**Exercise goal**
Return the line containing "make_chip(0, small_row, crystal_size))", the line containing "obj.parent = None", and every line between them, exactly as they stand. Output nothing else.
### Extracted information ###
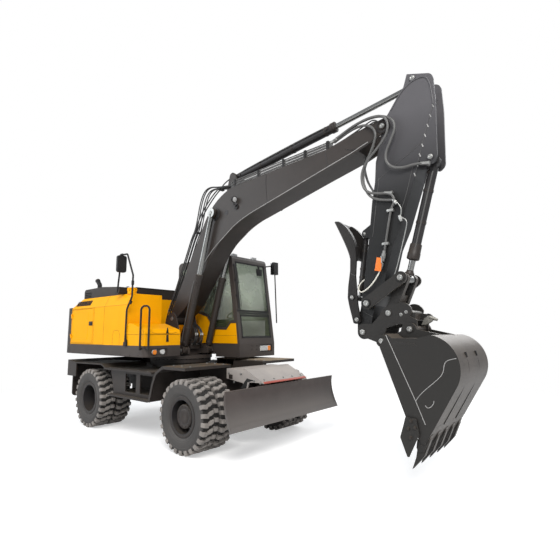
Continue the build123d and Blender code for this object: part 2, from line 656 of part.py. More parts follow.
def body_run(y_left, y_right, x0, x1):
    return Pos(x0, 0, 0) * extrude(body_face(y_left, y_right), amount=x1 - x0, dir=(1, 0, 0))


DOOR_X0, DOOR_X1 = -1925, -1035
DOOR_Z0, DOOR_Z1 = 1530, 2185
HOOD_HALF = BODY_HALF - 280
HOOD_HINGE = (-2070, TAIL_TOP + 14)


def make_engine_house():
    """The hollow engine house, its side doors and its hood."""
    house = body_run(BODY_HALF, -BODY_HALF, HOUSE_REAR_X, HOUSE_FRONT_X)
    house -= block(HOUSE_REAR_X + SHEET, HOUSE_FRONT_X - SHEET, -BODY_HALF + SHEET, BODY_HALF - SHEET,
                   BODY_Z0 - 10, BEVEL_Z - SHEET)
    house -= block(HOUSE_REAR_X - 10, HOUSE_FRONT_X - 60, -HOOD_HALF + 60, HOOD_HALF - 60,
                   BEVEL_Z - SHEET - 10, 3000)
    chamfer_cut = outline((HOUSE_REAR_X - 10, BEVEL_Z + 20), (HOUSE_REAR_X - 10, 2500), (-1690, 2500),
                          (-1690, BODY_TOP))
    house -= slab(chamfer_cut, -BODY_HALF - SHEET, BODY_HALF + SHEET)
    for z in LOUVRES_Z:
        surface_y = BODY_HALF - BEVEL_IN * (z - BEVEL_Z) / (BODY_TOP - BEVEL_Z)
        house -= both(block(*LOUVRE_X, surface_y - 14, surface_y + 40, z, z + 10))
    for side in (1, -1):
        house -= block(DOOR_X0 - DOOR_GAP, DOOR_X1 + DOOR_GAP, side * (BODY_HALF - 3 * SHEET),
                       side * (BODY_HALF + SHEET), DOOR_Z0 - DOOR_GAP,
                       DOOR_Z1 + DOOR_GAP)
        word = "left" if side > 0 else "right"
        door = block(DOOR_X0, DOOR_X1, side * (BODY_HALF - SHEET), side * BODY_HALF, DOOR_Z0, DOOR_Z1)
        hinge_x, hinge_y = DOOR_X0 - DOOR_GAP / 2, side * (BODY_HALF + 11)
        for z in (DOOR_Z0 + 90, DOOR_Z1 - 170):
            door += bar((hinge_x, hinge_y, z), (hinge_x, hinge_y, z + 50), 9)
            door += block(hinge_x, hinge_x + 40, side * BODY_HALF, side * (BODY_HALF + 18), z, z + 50)
            house += bar((hinge_x, hinge_y, z + 50.4), (hinge_x, hinge_y, z + 85), 9)
            house += block(hinge_x - 20, hinge_x, side * (BODY_HALF - 10), side * (BODY_HALF + 18),
                           z + 50.4, z + 85)
        keep(f"engine_door_{word}", door)
    keep("engine_house", house)
    keep("engine_block", block(-1750, -900, -480, 430, DECK_Z1, 2150))
    hood_side = outline((-2060, TAIL_TOP + 10), (-2060, 2540), ((-2040, 2605), (-1980, 2625)),
                        (-1300, 2635),
                        (-640, 2590), (-640, BODY_TOP + 4), (-1685, BODY_TOP + 4), (-1957, BEVEL_Z + 36))
    inner_side = outline((-2040, TAIL_TOP), (-2040, 2530), (-1975, 2605), (-1300, 2615), (-660, 2570),
                         (-660, BODY_TOP - 100), (-1685, BODY_TOP - 100), (-1957, BEVEL_Z - 50))
    hood = slab(hood_side, -HOOD_HALF, HOOD_HALF) - slab(inner_side, -HOOD_HALF + 20, HOOD_HALF - 20)
    for z in HOOD_SLOTS_Z:
        slot_front = min(HOOD_SLOT_X[1], -2015 + 1.62 * (z - BEVEL_Z - 36))
        hood -= both(block(HOOD_SLOT_X[0], slot_front, HOOD_HALF - 40, HOOD_HALF + 10, z, z + 16))
    hinge_x, hinge_z = HOOD_HINGE
    for y in (-700, 640):
        hood += pin(HOOD_HINGE, 8, y, y + 60)
        hood += block(hinge_x, hinge_x + 14, y, y + 60, hinge_z, hinge_z + 40)
    keep("engine_hood", hood)
    pipe_y = 240 - HOOD_HALF
    pipe = tube([(-1900, pipe_y, 2627), (-1900, pipe_y, 2745), (-2010, pipe_y, 2850)], 45, 50)
    keep("exhaust_pipe", pipe)


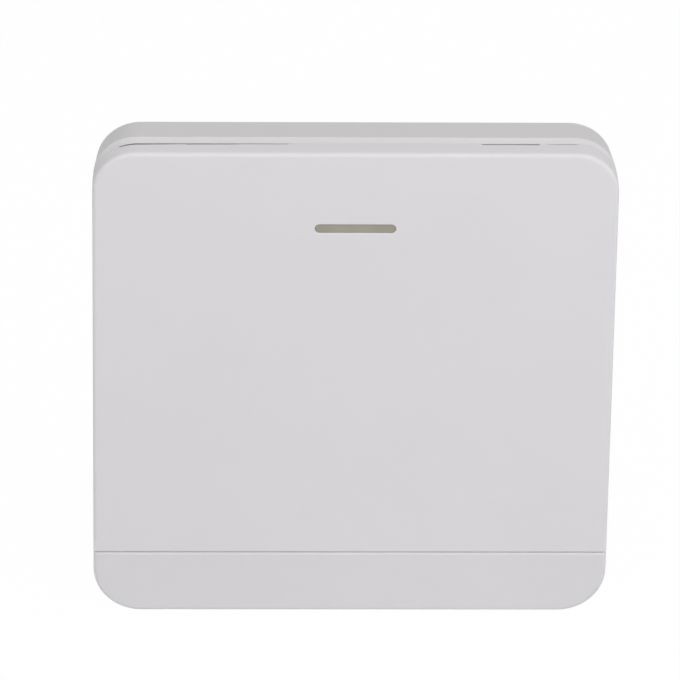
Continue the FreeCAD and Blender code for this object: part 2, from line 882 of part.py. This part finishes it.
def make_chip(x, y, size):
    """A moulded chip on the side of the board that faces the wall, bevelled all round."""
    length, width, height = size
    body = block(x, y, length, width, board_back - height, board_back)
    return body.makeChamfer(chip_bevel, edges_at(body, board_back - height))


def make_row(middle, height):
    """A row of small parts on the side of the board that faces the wall, as separate solids."""
    parts = []
    for index in range(small_part_count):
        x = middle + (index - (small_part_count - 1) / 2) * small_part_pitch
        parts.append(block(x, small_row, small_part_width, small_part_length,
                           board_back - height, board_back))
    return Part.makeCompound(parts)


def make_antenna():
    """A stamped meander along the board's lower edge."""
    y = antenna_edge + antenna_height / 2 - board_half_height
    low = board_back - antenna_thickness
    strips = []
    for index in range(antenna_turns):
        x = (index - (antenna_turns - 1) / 2) * antenna_pitch
        strips.append(block(x, y, antenna_width, antenna_height, low, board_back))
        if index < antenna_turns - 1:
            side = 1 if index % 2 == 0 else -1
            end = y + side * (antenna_height - antenna_width) / 2
            middle = x + antenna_pitch / 2
            strips.append(block(middle, end, antenna_pitch, antenna_width, low, board_back))
    return strips[0].fuse(strips[1:]).removeSplitter()


def make_indicator_led():
    """The indicator's lamp: a flat body with a domed lens."""
    body = block(0, led_y, led_length, led_width, board_front, board_front + led_height)
    return body.makeChamfer(led_bevel, edges_at(body, board_front + led_height))


def make_screw(x, y, seat, length, forward):
    """A pan-head screw with a cross recess; forward screws point away from the wall."""
    head_edge = seat - screw_head_h
    head = disc(x, y, screw_head_r, head_edge, seat)
    shank = disc(x, y, screw_radius, seat - bite, seat + length)
    screw = head.fuse(shank).removeSplitter()
    bar = 2 * screw_recess_radius
    low = head_edge - past
    high = head_edge + screw_recess_depth
    cross = block(x, y, bar, screw_recess_width, low, high)
    cross = cross.fuse(block(x, y, screw_recess_width, bar, low, high))
    screw = screw.cut(cross)
    if not forward:
        screw = screw.mirror(V(0, 0, seat), V(0, 0, 1))
    return screw


def make_housing_screws():
    """Four screws from the back of the tray into the front frame."""
    places = frame_screw_places()
    return Part.makeCompound([make_screw(x, y, floor_level, frame_screw_length, True)
                              for x, y in places])


def make_board_screws():
    """Two screws that hold the board on its posts."""
    places = board_screw_places()
    return Part.makeCompound([make_screw(x, y, board_front, board_screw_length, False)
                              for x, y in places])


def write(node, shape):
    """Write one piece, standing up, under its node's name."""
    stand_up(shape).exportStep("parts/%s.step" % node)


os.makedirs("parts", exist_ok=True)
write("wall_bracket", make_wall_bracket())
write("rear_housing", make_rear_housing())
write("front_frame", make_front_frame())
write("rocker", make_rocker())
write("light_bar", make_light_bar())
write("light_guide", make_light_guide())
write("battery_door", make_battery_door())
write("coin_cell", make_coin_cell())
write("battery_contact_plus", make_contact_plus())
write("battery_contact_minus", make_contact_minus())
write("circuit_board", make_circuit_board())
write("switch_base", make_switch_base())
write("switch_dome", make_switch_dome())
write("switch_cover", make_switch_cover())
write("switch_plunger", make_switch_plunger())
write("indicator_led", make_indicator_led())
write("radio_chip", make_chip(radio_chip_x, chip_row, radio_chip_size))
write("memory_chip", make_chip(memory_chip_x, chip_row, memory_chip_size))
write("crystal", make_chip(0, small_row, crystal_size))
write("capacitors", make_row(small_row_x, capacitor_height))
write("resistors", make_row(-small_row_x, resistor_height))
write("antenna_strip", make_antenna())
write("housing_screws", make_housing_screws())
write("board_screws", make_board_screws())
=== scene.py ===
import math

import bmesh
import bpy
import numpy as np
from mathutils import Matrix, Vector


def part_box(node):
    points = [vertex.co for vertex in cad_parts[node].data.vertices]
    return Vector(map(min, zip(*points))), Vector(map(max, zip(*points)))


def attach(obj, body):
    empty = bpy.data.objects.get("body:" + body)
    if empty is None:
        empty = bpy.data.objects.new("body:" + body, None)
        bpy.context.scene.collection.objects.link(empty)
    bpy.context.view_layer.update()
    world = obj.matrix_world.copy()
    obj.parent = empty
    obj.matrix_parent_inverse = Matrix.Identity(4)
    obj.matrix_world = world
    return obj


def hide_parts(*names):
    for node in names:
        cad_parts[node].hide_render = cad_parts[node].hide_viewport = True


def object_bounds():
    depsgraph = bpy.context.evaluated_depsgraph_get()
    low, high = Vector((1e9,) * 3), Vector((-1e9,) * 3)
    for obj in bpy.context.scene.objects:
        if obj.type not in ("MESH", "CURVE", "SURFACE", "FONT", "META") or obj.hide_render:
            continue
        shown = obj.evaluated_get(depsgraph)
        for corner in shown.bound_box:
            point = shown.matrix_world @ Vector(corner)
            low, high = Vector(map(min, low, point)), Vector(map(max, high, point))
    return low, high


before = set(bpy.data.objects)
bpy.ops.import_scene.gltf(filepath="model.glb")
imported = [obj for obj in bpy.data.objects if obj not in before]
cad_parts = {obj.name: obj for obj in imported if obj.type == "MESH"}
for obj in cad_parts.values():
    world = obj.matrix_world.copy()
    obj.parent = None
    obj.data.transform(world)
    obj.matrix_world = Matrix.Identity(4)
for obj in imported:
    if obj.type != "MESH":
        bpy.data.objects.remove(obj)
cad_low, cad_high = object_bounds()

# A square wireless wall switch, standing on its lower edge on a pale floor. Lengths are written in
# millimetres and turned to metres with mm, apart from those of the stage at the end. X runs to the
# right, Y into the wall, and Z up. A depth is a distance from the wall towards the room.
mm = 0.001

# The rocker's shell
face_half = 43.0
face_level = 12.1
corner = 7.1
cap_wall = 1.5
cap_round = 0.7
cap_back = 8.17
cap_inner = 10.6
inner_round = 0.4
hollow_corner = 0.3
rocker_bottom = -31.525

# Its front edge is nearly sharp along the seam, and grows round over a short run up each side
seam_round = 0.15
seam_corner = 0.4
seam_run = 2.5

# The rocker's back edge is cut back a little along parts of the top wall. Each row is a stretch
# along X, from one place to another, with the cut at its start and at its end
top_wall = 1.8
reliefs = [
    (-38.9, -34.0, 0.72, 0.58),
    (-34.0, -30.5, 0.58, 0.46),
    (-30.5, -27.6, 0.46, 0.37),
    (-27.6, -26.9, 0.66, 0.50),
    (-26.9, -20.3, 0.50, 0.45),
    (-20.3, -18.5, 0.45, 0.33),
    (-18.5, -10.7, 0.33, 0.35),
    (20.5, 27.5, 0.43, 0.43),
    (27.5, 30.0, 0.43, 0.52),
    (31.2, 36.0, 0.24, 0.32),
]

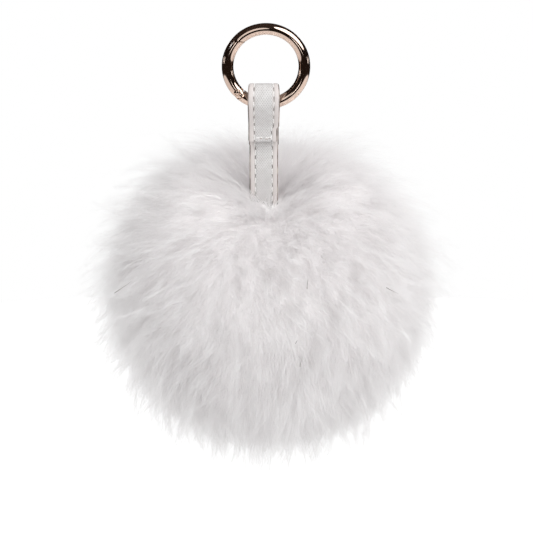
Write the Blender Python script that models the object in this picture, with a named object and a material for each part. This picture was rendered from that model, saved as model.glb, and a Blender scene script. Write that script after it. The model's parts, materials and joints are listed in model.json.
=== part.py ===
###
**Task response**
write("crystal", make_chip(0, small_row, crystal_size))
write("capacitors", make_row(small_row_x, capacitor_height))
write("resistors", make_row(-small_row_x, resistor_height))
write("antenna_strip", make_antenna())
write("housing_screws", make_housing_screws())
write("board_screws", make_board_screws())
=== scene.py ===
import math

import bmesh
import bpy
import numpy as np
from mathutils import Matrix, Vector


def part_box(node):
    points = [vertex.co for vertex in cad_parts[node].data.vertices]
    return Vector(map(min, zip(*points))), Vector(map(max, zip(*points)))


def attach(obj, body):
    empty = bpy.data.objects.get("body:" + body)
    if empty is None:
        empty = bpy.data.objects.new("body:" + body, None)
        bpy.context.scene.collection.objects.link(empty)
    bpy.context.view_layer.update()
    world = obj.matrix_world.copy()
    obj.parent = empty
    obj.matrix_parent_inverse = Matrix.Identity(4)
    obj.matrix_world = world
    return obj


def hide_parts(*names):
    for node in names:
        cad_parts[node].hide_render = cad_parts[node].hide_viewport = True


def object_bounds():
    depsgraph = bpy.context.evaluated_depsgraph_get()
    low, high = Vector((1e9,) * 3), Vector((-1e9,) * 3)
    for obj in bpy.context.scene.objects:
        if obj.type not in ("MESH", "CURVE", "SURFACE", "FONT", "META") or obj.hide_render:
            continue
        shown = obj.evaluated_get(depsgraph)
        for corner in shown.bound_box:
            point = shown.matrix_world @ Vector(corner)
            low, high = Vector(map(min, low, point)), Vector(map(max, high, point))
    return low, high


before = set(bpy.data.objects)
bpy.ops.import_scene.gltf(filepath="model.glb")
imported = [obj for obj in bpy.data.objects if obj not in before]
cad_parts = {obj.name: obj for obj in imported if obj.type == "MESH"}
for obj in cad_parts.values():
    world = obj.matrix_world.copy()
    obj.parent = None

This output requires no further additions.